Exercise -> Reproduce every entry exactly as shown.

CAD and scene scripts ->

........

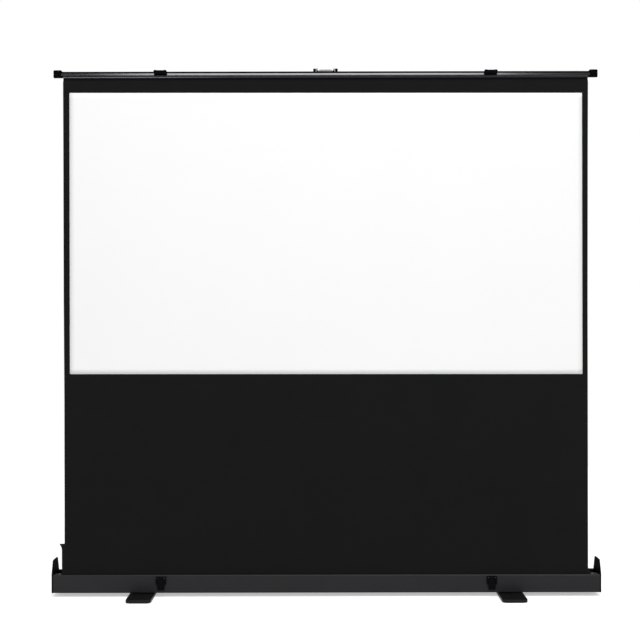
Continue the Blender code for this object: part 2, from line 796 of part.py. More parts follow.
def add_roller_spring(build):
    """The shaft is held by the right bracket, and its collar carries the end of the spring."""
    end = HOUSING_HALF - AXLE_END_GAP
    shoulder = end - SPRING_SHAFT_SHOULDER
    collar = end - SPRING_SHAFT_LENGTH
    tip = collar - SPRING_COLLAR_THICKNESS - SPRING_COLLAR_STANDOFF
    place = (0, ROLLER_Y, ROLLER_Z)
    profile = [
        (0, end),
        (AXLE_RADIUS, end),
        (AXLE_RADIUS, shoulder),
        (SPRING_SHAFT_RADIUS, shoulder),
        (SPRING_SHAFT_RADIUS, collar),
        (SPRING_COLLAR_RADIUS, collar),
        (SPRING_COLLAR_RADIUS, collar - SPRING_COLLAR_THICKNESS),
        (SPRING_SHAFT_RADIUS, collar - SPRING_COLLAR_THICKNESS),
        (SPRING_SHAFT_RADIUS, tip),
        (0, tip),
    ]
    build.turned("spring_shaft", profile, "X", plain_steel, place, steps=SMALL_ROUND_STEPS)
    start = collar + SEAT_GAP + SPRING_WIRE_RADIUS
    plug_face = ROLLER_HALF + SEAT_GAP - PLUG_DEPTH
    finish = plug_face - SEAT_GAP - SPRING_WIRE_RADIUS
    count = SPRING_TURNS * SPRING_POINTS_PER_TURN
    points = []
    for step in range(count + 1):
        angle = 2 * math.pi * step / SPRING_POINTS_PER_TURN
        x = start + (finish - start) * step / count
        y = SPRING_COIL_RADIUS * math.cos(angle)
        z = SPRING_COIL_RADIUS * math.sin(angle)
        points.append((x, y, z))
    print_least_gap("roller_spring", points, SPRING_POINTS_PER_TURN, SPRING_WIRE_RADIUS)
    mesh = tube_mesh(points, SPRING_WIRE_RADIUS)
    build.piece("roller_spring", mesh, spring_steel, place)


def print_least_gap(name, points, points_per_turn, radius):
    """Prints how near the turns of a coil come to each other, surface to surface."""
    places = [Vector(point) for point in points]
    apart = [
        (places[i] - places[j]).length
        for i in range(len(places))
        for j in range(i + points_per_turn // 2, len(places))
    ]
    print(f"{name}: least gap between turns {1000 * (min(apart) - 2 * radius):.2f} mm")


def add_cloth(build):
    """The flat cloth, and the white coating on its front that makes the picture area."""
    bottom = ROLLER_Z
    top = BAR_BOTTOM + CLOTH_IN_CLAMP
    middle = (0, (CLOTH_FRONT + CLOTH_REAR) / 2, (bottom + top) / 2)
    size = (CLOTH_WIDTH, CLOTH_THICKNESS, top - bottom)
    build.piece("screen_cloth", box_mesh(size), black_cloth, middle)
    coating_y = CLOTH_FRONT - SEAT_GAP - COATING_THICKNESS / 2
    coating_z = BAR_BOTTOM - TOP_BORDER - VIEW_HEIGHT / 2
    size = (VIEW_WIDTH, COATING_THICKNESS, VIEW_HEIGHT)
    place = (0, coating_y, coating_z)
    build.piece("viewing_surface", box_mesh(size), white_coating, place)


def add_feet(build):
    for name, side in sides():
        swivel = build.pivot(f"{name}_foot_swivel", (side * FOOT_X, 0, 0))
        add_foot(build, name, swivel)
        add_foot_bolt(build, name, side)


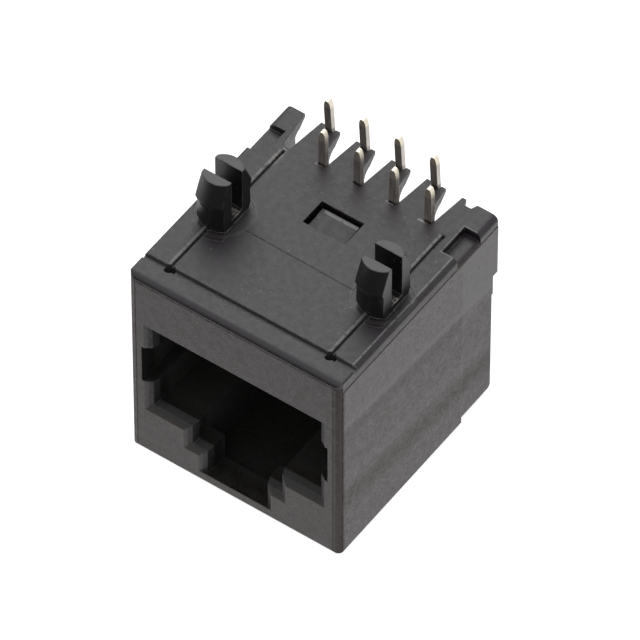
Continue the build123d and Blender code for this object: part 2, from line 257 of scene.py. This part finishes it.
housingLook = {
    "coolDark": (0.0085, 0.006, 0.0085, 1.0), "coolLight": (0.0155, 0.0112, 0.0155, 1.0),  # board face
    "warmDark": (0.021, 0.012, 0.0105, 1.0), "warmLight": (0.035, 0.022, 0.0197, 1.0),  # eroded outer walls
    # the tone inside the cavity is painted shade: a near-black colour where little light reaches
    "cavityPaintedShade": (0.004, 0.0036, 0.003, 1.0), "pegTone": (0.0065, 0.006, 0.0055, 1.0),
    # the groove tone is painted light: a lighter colour on the groove walls where they catch the light
    "grooveWallPaintedLight": (0.075, 0.072, 0.072, 1.0), "grooveSoft": 0.015,
    "flashTone": (0.42, 0.41, 0.39, 1.0), "flashGrain": (0.35, 0.65),
    # the rubbed tone is a painted highlight: a lighter colour along edges, rims, relief outlines and the sunk ring
    # where they catch the light; the shares below set how much each gets
    "paintedHighlightTone": (0.25, 0.243, 0.24, 1.0), "highlightLinePatches": (0.5, 1.0, 0.3, 0.9),
    "edgeReach": 0.10, "ringEdgeReach": 0.01, "edgePatches": 2.0,
    "edgeShare": 0.25, "topEdgeShare": 0.8, "reliefShare": 0.7, "ringShare": 0.12,
    "fleckTone": (0.14, 0.135, 0.13, 1.0), "flecks": 4.0, "fleckSize": 0.38,
    "wallFlecks": 0.03, "boardFlecks": 0.09,
    "clouds": 0.6, "cloudContrast": 0.6, "mottles": 2.2, "mottleContrast": 1.0,
    "ior": 1.58, "wallRoughness": 0.30, "frontRoughness": 0.37, "boardRoughness": 0.485, "pegRoughness": 0.35,
    "cornerRoughness": 0.56, "topCornerRoughness": 0.64, "lineRoughness": 0.75,
    "mouthRoughness": 0.56, "innerRoughness": 0.95,
    "grains": 9.0, "grainSharpness": 0.65, "wallGrain": 0.26, "boardGrain": 0.12, "pegGrain": 0.04,
    "wallMottle": 0.10, "boardMottle": 0.07, "pegMottle": 0.03, "wallHeight": 0.003, "boardHeight": 0.0015,
}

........

The result ->
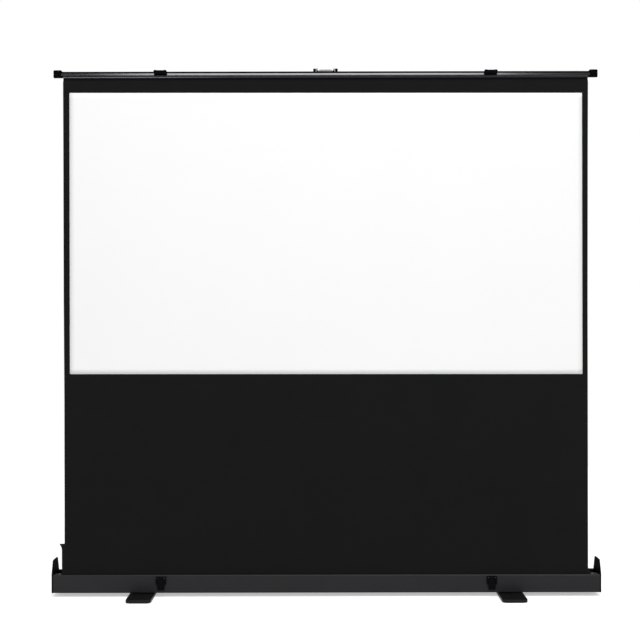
Continue the Blender code for this object: part 2, from line 796 of part.py. More parts follow.
def add_roller_spring(build):
    """The shaft is held by the right bracket, and its collar carries the end of the spring."""
    end = HOUSING_HALF - AXLE_END_GAP
    shoulder = end - SPRING_SHAFT_SHOULDER
    collar = end - SPRING_SHAFT_LENGTH
    tip = collar - SPRING_COLLAR_THICKNESS - SPRING_COLLAR_STANDOFF
    place = (0, ROLLER_Y, ROLLER_Z)
    profile = [
        (0, end),
        (AXLE_RADIUS, end),
        (AXLE_RADIUS, shoulder),
        (SPRING_SHAFT_RADIUS, shoulder),
        (SPRING_SHAFT_RADIUS, collar),
        (SPRING_COLLAR_RADIUS, collar),
        (SPRING_COLLAR_RADIUS, collar - SPRING_COLLAR_THICKNESS),
        (SPRING_SHAFT_RADIUS, collar - SPRING_COLLAR_THICKNESS),
        (SPRING_SHAFT_RADIUS, tip),
        (0, tip),
    ]
    build.turned("spring_shaft", profile, "X", plain_steel, place, steps=SMALL_ROUND_STEPS)
    start = collar + SEAT_GAP + SPRING_WIRE_RADIUS
    plug_face = ROLLER_HALF + SEAT_GAP - PLUG_DEPTH
    finish = plug_face - SEAT_GAP - SPRING_WIRE_RADIUS
    count = SPRING_TURNS * SPRING_POINTS_PER_TURN
    points = []
    for step in range(count + 1):
        angle = 2 * math.pi * step / SPRING_POINTS_PER_TURN
        x = start + (finish - start) * step / count
        y = SPRING_COIL_RADIUS * math.cos(angle)
        z = SPRING_COIL_RADIUS * math.sin(angle)
        points.append((x, y, z))
    print_least_gap("roller_spring", points, SPRING_POINTS_PER_TURN, SPRING_WIRE_RADIUS)
    mesh = tube_mesh(points, SPRING_WIRE_RADIUS)
    build.piece("roller_spring", mesh, spring_steel, place)


def print_least_gap(name, points, points_per_turn, radius):
    """Prints how near the turns of a coil come to each other, surface to surface."""
    places = [Vector(point) for point in points]
    apart = [
        (places[i] - places[j]).length
        for i in range(len(places))
        for j in range(i + points_per_turn // 2, len(places))
    ]
    print(f"{name}: least gap between turns {1000 * (min(apart) - 2 * radius):.2f} mm")


def add_cloth(build):
    """The flat cloth, and the white coating on its front that makes the picture area."""
    bottom = ROLLER_Z
    top = BAR_BOTTOM + CLOTH_IN_CLAMP
    middle = (0, (CLOTH_FRONT + CLOTH_REAR) / 2, (bottom + top) / 2)
    size = (CLOTH_WIDTH, CLOTH_THICKNESS, top - bottom)
    build.piece("screen_cloth", box_mesh(size), black_cloth, middle)
    coating_y = CLOTH_FRONT - SEAT_GAP - COATING_THICKNESS / 2
    coating_z = BAR_BOTTOM - TOP_BORDER - VIEW_HEIGHT / 2
    size = (VIEW_WIDTH, COATING_THICKNESS, VIEW_HEIGHT)
    place = (0, coating_y, coating_z)
    build.piece("viewing_surface", box_mesh(size), white_coating, place)


def add_feet(build):
    for name, side in sides():
        swivel = build.pivot(f"{name}_foot_swivel", (side * FOOT_X, 0, 0))
        add_foot(build, name, swivel)
        add_foot_bolt(build, name, side)


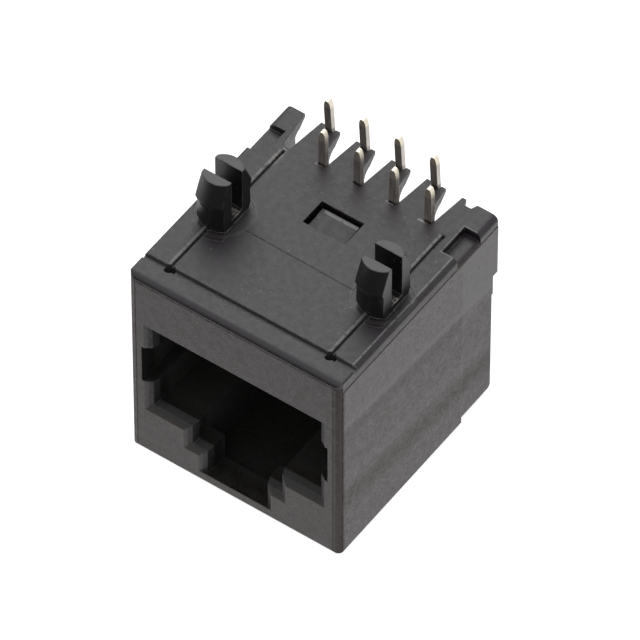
Continue the build123d and Blender code for this object: part 2, from line 257 of scene.py. This part finishes it.
housingLook = {
    "coolDark": (0.0085, 0.006, 0.0085, 1.0), "coolLight": (0.0155, 0.0112, 0.0155, 1.0),  # board face
    "warmDark": (0.021, 0.012, 0.0105, 1.0), "warmLight": (0.035, 0.022, 0.0197, 1.0),  # eroded outer walls
    # the tone inside the cavity is painted shade: a near-black colour where little light reaches
    "cavityPaintedShade": (0.004, 0.0036, 0.003, 1.0), "pegTone": (0.0065, 0.006, 0.0055, 1.0),
    # the groove tone is painted light: a lighter colour on the groove walls where they catch the light
    "grooveWallPaintedLight": (0.075, 0.072, 0.072, 1.0), "grooveSoft": 0.015,
    "flashTone": (0.42, 0.41, 0.39, 1.0), "flashGrain": (0.35, 0.65),
    # the rubbed tone is a painted highlight: a lighter colour along edges, rims, relief outlines and the sunk ring
    # where they catch the light; the shares below set how much each gets
    "paintedHighlightTone": (0.25, 0.243, 0.24, 1.0), "highlightLinePatches": (0.5, 1.0, 0.3, 0.9),
    "edgeReach": 0.10, "ringEdgeReach": 0.01, "edgePatches": 2.0,
    "edgeShare": 0.25, "topEdgeShare": 0.8, "reliefShare": 0.7, "ringShare": 0.12,
    "fleckTone": (0.14, 0.135, 0.13, 1.0), "flecks": 4.0, "fleckSize": 0.38,
    "wallFlecks": 0.03, "boardFlecks": 0.09,
    "clouds": 0.6, "cloudContrast": 0.6, "mottles": 2.2, "mottleContrast": 1.0,
    "ior": 1.58, "wallRoughness": 0.30, "frontRoughness": 0.37, "boardRoughness": 0.485, "pegRoughness": 0.35,
    "cornerRoughness": 0.56, "topCornerRoughness": 0.64, "lineRoughness": 0.75,
    "mouthRoughness": 0.56, "innerRoughness": 0.95,
    "grains": 9.0, "grainSharpness": 0.65, "wallGrain": 0.26, "boardGrain": 0.12, "pegGrain": 0.04,
    "wallMottle": 0.10, "boardMottle": 0.07, "pegMottle": 0.03, "wallHeight": 0.003, "boardHeight": 0.0015,
}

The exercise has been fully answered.